MAIN avait conclu que les risques dans la région du Congo étaient trop grands, dit John Perkins. On ne peut pas en dire autant des sociétés pétrolières et minières, ironise-t-il. Les sociétés d’extraction de ressources prospèrent dans des conditions périlleuses et ont la possibilité d’utiliser leurs tueurs à gages économiques privées et leurs quatre piliers : (1) la dette ouvre la porte à l’exploitation du pétrole, du cuivre, du lithium et d’autres minéraux garantis, (2) la peur, l’instabilité politique, les conflits violents et la pauvreté leur permettent d’embaucher une main-d’œuvre bon marché, des paramilitaires pour intimider leurs opposants et des «sociétés de sécurité» mercenaires pour «protéger leurs installations» (ce qui signifie souvent terroriser les communautés locales pour qu’elles perdent leurs droits fonciers), (3) les lois sociales et environnementales sont ignorées, (4) la corruption est la norme acceptée. Et d’ajouter : les Américains ont beau critiquer la corruption des pays à faible revenu, ils oublient que quelqu’un corrompt : les tueurs à gages économiques.

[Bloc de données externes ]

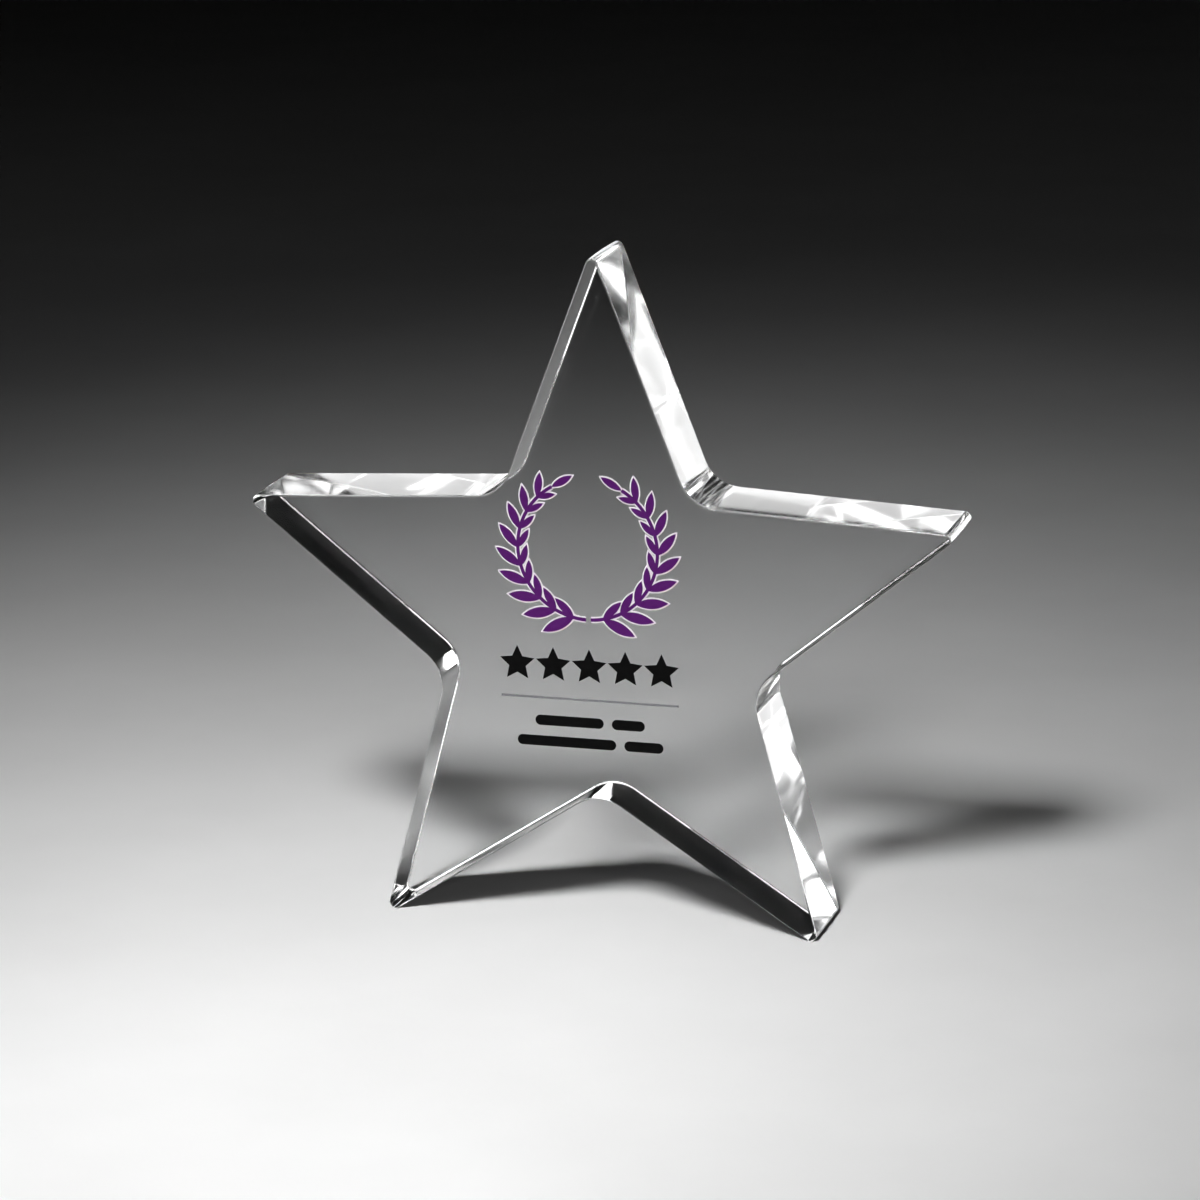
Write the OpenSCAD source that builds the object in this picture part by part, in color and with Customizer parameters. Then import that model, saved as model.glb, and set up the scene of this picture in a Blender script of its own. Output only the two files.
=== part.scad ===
// Star award: a thick slab of clear acrylic cut to a five-point star. It stands on its two lower
// points, and its front face carries a printed wreath, a row of stars, a rule and two short lines.
// Frame: X across the star, -Y the printed front, Z up. The origin is on the table, midway between
// the two lower points and midway through the slab.

/* [Star] */
// Width across the two side points
star_width = 150; // [140:1:190]
// Thickness of the slab
slab_t = 20; // [12:1:30]
// Radius of the inner corners over the radius of the points, both taken as sharp
inner_ratio = 0.427; // [0.4:0.001:0.48]
// Radius that rounds each point
point_r = 1.5; // [1:0.1:2.5]
// Radius of the cutter, left in each inner corner
corner_r = 8.3; // [4:0.1:12]
// Width taken off the long edges of both faces
edge_break = 0.4; // [0.2:0.05:0.6]
// Depth polished off the two lower points, so that they stand flat
foot_depth = 0.15; // [0.05:0.05:0.3]

/* [Print] */
// Thickness of one film of ink
ink_t = 0.1; // [0.05:0.01:0.2]
// Centre line of the print, from the middle of the star
print_x = -1.6; // [-4:0.1:4]
// White that shows round the coloured ink
underbase_rim = 0.3; // [0.1:0.05:0.4]

/* [Wreath] */
// Height of the wreath's centre above the star's centre
wreath_z = 17.6; // [14:0.1:22]
// Radius of the two stems
stem_r = 15; // [11:0.5:17]
// Width of a stem
stem_w = 0.7; // [0.4:0.1:1.2]
// Pairs of leaves on each branch
leaf_pairs = 9; // [4:1:10]
// Length of the lowest outer leaf
leaf_l = 7.6; // [4:0.1:8]
// Width of the lowest outer leaf
leaf_w = 2.3; // [1.5:0.1:3]
// Angle between an outer leaf and the stem
leaf_splay = 38; // [20:1:45]

/* [Title and lines] */
// Number of stars in the title row
title_count = 5; // [3:1:5]
// Radius of a title star's points
title_star_r = 3.9; // [2:0.1:4]
// Distance from one title star to the next
title_pitch = 7.8; // [7.7:0.1:9]
// Length of the rule
rule_l = 38.4; // [20:0.1:44]
// Width of the rule
rule_w = 0.45; // [0.2:0.05:1]
// Height of the bars that stand for words
bar_h = 2.2; // [1:0.1:3]
// Gap between two bars of a line
bar_gap = 1.8; // [1:0.1:3]

/* [Hidden] */
$fn = 96;

// Five points, the first straight up. Each has a straight edge on both sides.
points = 5;
pitch = 360 / points;
half_tip = atan(inner_ratio * sin(pitch / 2) / (1 - inner_ratio * cos(pitch / 2)));
half_gap = half_tip + pitch / 2;

// Distances from the star's centre to the sharp points, the sharp inner corners, the centres of
// the rounded points and the centres of the cutter
tip_d = (star_width / 2 - point_r) / cos(90 - pitch);
sharp_r = tip_d + point_r / sin(half_tip);
cutter_d = sharp_r * inner_ratio + corner_r / sin(half_gap);
centre_z = tip_d * cos(pitch / 2) + point_r - foot_depth;

// The ends of the top point's right-hand straight edge
edge_normal = [cos(half_tip), sin(half_tip)];
edge_top = [0, tip_d] + point_r * edge_normal;
edge_end = cutter_d * [sin(pitch / 2), cos(pitch / 2)] - corner_r * edge_normal;

// How far a cutting tool reaches past the surface that it cuts
past = 0.1;

// A round and the straight edge it meets cross at a slight angle instead of just touching: the
// round's wall stands this far past the edge, and its edge break is this much off the straight one
wall_cross = 0.005;
break_cross = 0.01;
// The straight breaks run this far on round the points, and the corners' breaks turn this far
// back along the straights
tip_run_on = 0.3;
corner_run_on = 5;

// Places on the front face, below the star's centre
title_z = -7.7;
rule_z = -14.8;
line_1_z = -19.7;
line_2_z = -24.2;
line_1_words = [14.8, 7.1];
line_2_words = [21.4, 8.4];
title_ratio = 0.48;

// A branch's stem runs between these angles, bare up to its first leaves. Its leaves get smaller
// by a third along the way, and the inner ones are shorter and lie closer to the stem.
stem_from = -88;
first_leaf = -78;
stem_to = 60;
leaf_shrink = 0.33;
inner_leaf = 0.74;
inner_splay = 0.85;

clear = [0.86, 0.91, 0.93, 0.45];
purple = [0.28, 0.09, 0.36];
black = [0.02, 0.02, 0.02];
grey = [0.45, 0.45, 0.46];

function turned(p, a) = [p[0] * cos(a) - p[1] * sin(a), p[0] * sin(a) + p[1] * cos(a)];
function mirrored(p) = [-p[0], p[1]];

// Stands a flat drawing up, its Y becoming Z and its Z becoming -Y
module upright() {
    translate([0, 0, centre_z])
        rotate([90, 0, 0])
            children();
}

// A film of ink on the front face, over the number of films given
module film(over = 0) {
    upright()
        translate([print_x, 0, slab_t / 2 + over * ink_t])
            linear_extrude(height = ink_t)
                children();
}

// The slab's outline: straight edges, then the rounded points on and the cutter's corners out
module star_outline() {
    point = [edge_end, edge_top, mirrored(edge_top), mirrored(edge_end)];
    difference() {
        union() {
            polygon([for (i = [0:points - 1]) for (p = point) turned(p, pitch * i)]);
            for (i = [0:points - 1])
                rotate(pitch * i)
                    translate([0, tip_d])
                        circle(r = point_r + wall_cross);
        }
        for (i = [0:points - 1])
            rotate(pitch * (i + 0.5))
                translate([0, cutter_d])
                    circle(r = corner_r + wall_cross);
    }
}

// The section that takes a break of the given width off an edge at x = 0, y = 0, with the slab at
// x < 0 and y < 0
module break_section(width, past) {
    polygon([[past, past], [-width - past, past], [past, -width - past]]);
}

// Breaks the edge of one face along a point's two straight edges, round the point and round the
// inner corner on its right
module edge_break_of_point() {
    edge_l = norm(edge_end - edge_top) + tip_run_on;
    corner_turn = 180 - 2 * half_gap + 2 * corner_run_on;
    for (side = [0, 1])
        mirror([side, 0, 0])
            translate([edge_top[0], edge_top[1], slab_t / 2])
                rotate([90, 0, half_tip])
                    translate([0, 0, -tip_run_on])
                        linear_extrude(height = edge_l)
                            break_section(edge_break, past);
    translate([0, tip_d, slab_t / 2])
        rotate(half_tip)
            rotate_extrude(angle = 180 - 2 * half_tip)
                translate([point_r, 0])
                    break_section(edge_break - break_cross, 1.5 * past);
    rotate(-pitch / 2)
        translate([0, cutter_d, slab_t / 2])
            rotate(270 - corner_turn / 2)
                rotate_extrude(angle = corner_turn)
                    translate([corner_r, 0])
                        mirror([1, 0])
                            break_section(edge_break + break_cross, 1.5 * past);
}

module star_block() {
    color(clear)
        difference() {
            upright()
                difference() {
                    linear_extrude(height = slab_t, center = true)
                        star_outline();
                    for (face = [0, 1])
                        mirror([0, 0, face])
                            for (i = [0:points - 1])
                                rotate(pitch * i)
                                    edge_break_of_point();
                }
            translate([-star_width / 2, -slab_t, -10])
                cube([star_width, 2 * slab_t, 10]);
        }
}

// A pointed leaf along +X from the origin, where two equal circles overlap
module leaf(length, width, rim) {
    r = (length * length + width * width) / (4 * width);
    intersection() {
        translate([length / 2, r - width / 2])
            circle(r = r + rim);
        translate([length / 2, width / 2 - r])
            circle(r = r + rim);
    }
}

// The right-hand branch: a curved stem, pairs of leaves that get smaller, and one at its end
module branch(rim = 0) {
    rotate(stem_from)
        ring_sector(stem_to - stem_from, stem_r - stem_w / 2 - rim, stem_r + stem_w / 2 + rim);
    for (i = [0:leaf_pairs]) {
        size = 1 - leaf_shrink * i / leaf_pairs;
        rotate(first_leaf + (stem_to - first_leaf) * i / leaf_pairs)
            translate([stem_r, 0])
                rotate(90)
                    if (i < leaf_pairs) {
                        rotate(-leaf_splay)
                            leaf(leaf_l * size, leaf_w * size, rim);
                        rotate(leaf_splay * inner_splay)
                            leaf(leaf_l * size * inner_leaf, leaf_w * size * inner_leaf, rim);
                    } else {
                        leaf(leaf_l * size, leaf_w * size, rim);
                    }
    }
}

// A flat ring's sector from the X axis, less than half a turn
module ring_sector(angle, inner, outer) {
    reach = 2 * outer;
    difference() {
        intersection() {
            circle(r = outer);
            polygon([[0, 0], [reach, 0], reach * [cos(angle / 2), sin(angle / 2)],
                reach * [cos(angle), sin(angle)]]);
        }
        circle(r = inner);
    }
}

module emblem_underbase() {
    color("white")
        film()
            translate([0, wreath_z])
                for (side = [0, 1])
                    mirror([side, 0])
                        branch(underbase_rim);
}

module wreath_right() {
    color(purple)
        film(over = 1)
            translate([0, wreath_z])
                branch();
}

module wreath_left() {
    color(purple)
        film(over = 1)
            translate([0, wreath_z])
                mirror([1, 0])
                    branch();
}

module title_stars() {
    color(black)
        film()
            for (i = [0:title_count - 1])
                translate([title_pitch * (i - (title_count - 1) / 2), title_z])
                    polygon([for (k = [0:2 * points - 1])
                        turned([0, title_star_r * (k % 2 == 0 ? 1 : title_ratio)], pitch / 2 * k)]);
}

module divider_rule() {
    color(grey)
        film()
            translate([0, rule_z])
                square([rule_l, rule_w], center = true);
}

// How far along its line a bar starts, given the lengths of all
function bar_start(words, i) = i == 0 ? 0 : bar_start(words, i - 1) + words[i - 1] + bar_gap;

// A line of round-ended bars, one for each length given, centred
module bars(words) {
    total = bar_start(words, len(words)) - bar_gap;
    for (i = [0:len(words) - 1])
        translate([bar_start(words, i) - total / 2, 0]) {
            translate([bar_h / 2, -bar_h / 2])
                square([words[i] - bar_h, bar_h]);
            for (x = [bar_h / 2, words[i] - bar_h / 2])
                translate([x, 0])
                    circle(d = bar_h);
        }
}

module inscription_line_1() {
    color(black)
        film()
            translate([0, line_1_z])
                bars(line_1_words);
}

module inscription_line_2() {
    color(black)
        film()
            translate([0, line_2_z])
                bars(line_2_words);
}

star_block();
emblem_underbase();
wreath_left();
wreath_right();
title_stars();
divider_rule();
inscription_line_1();
inscription_line_2();
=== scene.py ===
"""Looks of the star award: a slab of clear polished acrylic, cut to a five-point star, with a printed face.

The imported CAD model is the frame: X across the star, -Y the printed front, Z up, the origin on the table.
This script builds the star again as a smooth mesh, gives every piece its material, and sets up the floor,
the lights and the camera. Lengths are in metres.
"""
import math

import bmesh
import bpy
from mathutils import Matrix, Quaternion, Vector, noise


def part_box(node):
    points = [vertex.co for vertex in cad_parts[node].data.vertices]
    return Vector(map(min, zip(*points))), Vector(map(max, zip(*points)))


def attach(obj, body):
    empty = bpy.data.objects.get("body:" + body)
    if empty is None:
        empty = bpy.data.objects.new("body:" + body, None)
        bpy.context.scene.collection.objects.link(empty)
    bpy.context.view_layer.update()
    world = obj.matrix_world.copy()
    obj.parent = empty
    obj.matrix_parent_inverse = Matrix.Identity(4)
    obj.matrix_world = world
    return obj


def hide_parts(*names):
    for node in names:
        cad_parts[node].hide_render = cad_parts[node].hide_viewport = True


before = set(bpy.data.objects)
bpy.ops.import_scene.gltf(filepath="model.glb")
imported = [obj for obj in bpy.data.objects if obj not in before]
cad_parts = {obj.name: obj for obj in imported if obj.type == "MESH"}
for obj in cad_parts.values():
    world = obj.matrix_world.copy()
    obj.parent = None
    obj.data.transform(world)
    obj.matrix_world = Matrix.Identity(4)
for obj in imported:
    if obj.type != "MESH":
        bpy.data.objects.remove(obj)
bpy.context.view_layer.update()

MM = 0.001

# ---------------------------------------------------------------- the star's driving sizes
POINTS = 5
PITCH = 2 * math.pi / POINTS
INNER_RATIO = 0.427             # sharp inner corners' radius over the sharp points' radius
POINT_R = 1.5 * MM              # rounds each point
CORNER_R = 8.3 * MM             # the cutter's radius, left in each inner corner
EDGE_R = 0.4 * MM               # rounds the long edges of both faces
INK_GAP = 0.01 * MM             # a hair of air between the acrylic and the film of ink

POINT_STEPS = 14                # facets round a point
CORNER_STEPS = 28               # facets round an inner corner
EDGE_STEPS = 5                  # facets over a rounded long edge
STRAIGHT_STEPS = 40             # cells along a straight edge
WALL_STEPS = 24                 # cells across a wall

CROWN = 0.15 * MM               # how far polishing has drawn a wall's edges in
WAVE_HEIGHT = 0.006 * MM        # the waves that polishing leaves on a wall:
WAVE_LENGTH = 60 * MM           # along it
WAVE_WIDTH = 8 * MM             # and across it
WAVE_SEED = 0.006               # which waves, of all that the noise can give
SLOPE_STEP = 0.05 * MM          # the step that a wave's slope is measured over

slab_low, slab_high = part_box("star_block")
SLAB_T = slab_high.y - slab_low.y

HALF_TIP = math.atan(
    INNER_RATIO * math.sin(PITCH / 2) / (1 - INNER_RATIO * math.cos(PITCH / 2)))
HALF_GAP = HALF_TIP + PITCH / 2
TIP_D = (slab_high.x - POINT_R) / math.sin(PITCH)
SHARP_R = TIP_D + POINT_R / math.sin(HALF_TIP)
CUTTER_D = SHARP_R * INNER_RATIO + CORNER_R / math.sin(HALF_GAP)
star_centre = Vector((0, 0, slab_high.z - TIP_D - POINT_R))


# ---------------------------------------------------------------- camera, as in the photograph
VIEW_AZIMUTH = math.radians(16.44)
VIEW_ELEVATION = math.radians(15.12)
VIEW_ROLL = math.radians(-0.82)
VIEW_DISTANCE = 1.0419
VIEW_AIM = Vector((-2.17, 0.51, 4.04)) * MM     # from the star's centre
LENS = 149.6


def make_camera():
    data = bpy.data.cameras.new("camera")
    data.lens = LENS
    data.clip_start = 0.01
    data.clip_end = 50
    camera = bpy.data.objects.new("camera", data)
    bpy.context.scene.collection.objects.link(camera)
    back = Vector((
        math.sin(VIEW_AZIMUTH) * math.cos(VIEW_ELEVATION),
        -math.cos(VIEW_AZIMUTH) * math.cos(VIEW_ELEVATION),
        math.sin(VIEW_ELEVATION)))
    camera.rotation_mode = "QUATERNION"
    turn = (-back).to_track_quat("-Z", "Y")
    camera.rotation_quaternion = turn @ Quaternion((0, 0, 1), VIEW_ROLL)
    camera.location = star_centre + VIEW_AIM + back * VIEW_DISTANCE
    bpy.context.scene.camera = camera


# ---------------------------------------------------------------- node helpers
def new_material(name):
    """An empty node material and its tree."""
    material = bpy.data.materials.new(name)
    material.use_nodes = True
    tree = material.node_tree
    tree.nodes.clear()
    return material, tree


def add(tree, kind, **sockets):
    """Adds a node, with the values of the sockets named."""
    node = tree.nodes.new(kind)
    for name, value in sockets.items():
        node.inputs[name.replace("_", " ")].default_value = value
    return node


def grain(tree, scale, detail):
    """Noise in object coordinates, from 0 to 1."""
    place = tree.nodes.new("ShaderNodeTexCoord")
    node = add(tree, "ShaderNodeTexNoise", Scale=scale, Detail=detail)
    tree.links.new(place.outputs["Object"], node.inputs["Vector"])
    return node.outputs["Fac"]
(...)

En, au sujet du Congo, John Perkins dit que l’histoire récente de la RDC est celle où les tueurs à gages économiques chinois ont déjoué leurs homologues américains. Cela n’a été nulle part plus évident que dans le secteur minier, dit John Perkins. Alors que les États-Unis s’enlisaient au Moyen-Orient, les tueurs à gages économiques chinois courtisaient les nombreux pays africains riches en ressources, négociant des contrats pour financer et construire des ports, des routes, des voies ferrées, des stades de sport et des centres commerciaux. En 2020, la plupart des mines de cobalt à grande échelle en RDC appartenaient ou étaient financées par des entreprises chinoises. Les institutions soutenues par Pékin avaient fourni ou promis plus de 100 milliards de dollars pour financer les opérations chinoises. Début 2021, le président Tshisekedi a rencontré le conseiller d’État et ministre des Affaires étrangères chinois en visite, Wang Yi, et à l’été 2022, il a annoncé que les négociations minières étaient en voie d’achèvement. Cependant, il semble que peu de tentatives, voire aucune, aient été faites pour améliorer les conditions de travail ou lutter contre le travail des enfants et d’autres problèmes liés aux droits de l’homme. Ce qui s’est passé en RDC et en Angola, dit John Perkins, est symbolique pour le continent.

Notes

1 C’est Shultz qui a assumé la responsabilité personnelle de la destruction définitive du système de taux de change fixes de Bretton Woods de Franklin Roosevelt, d’abord dans son tristement célèbre diktat au secrétaire au Trésor de Nixon, John Connally, qu’il a rapidement remplacé ; ensuite, à la conférence monétaire internationale des Açores ; et enfin lors de la conférence de Rambouillet en 1975, où les nations européennes ont tenté, sans succès, de reconstituer un système monétaire stable incluant également l’intégration du bloc soviétique. Shultz a ensuite orchestré les Accords du Plaza de 1985, entre les États-Unis et le Japon, qui ont mis fin aux efforts du Japon, au cours de la décennie précédente, pour jouer le rôle de sponsor et de créancier d’une série de grands projets de développement économique. Plus tard, il «créa» en fait l’actuelle administration de George W. Bush, grâce à son parrainage de l’équipe «Vulcaine» composée de hauts collaborateurs politiques, qui sont devenus des responsables clés du Cabinet Bush.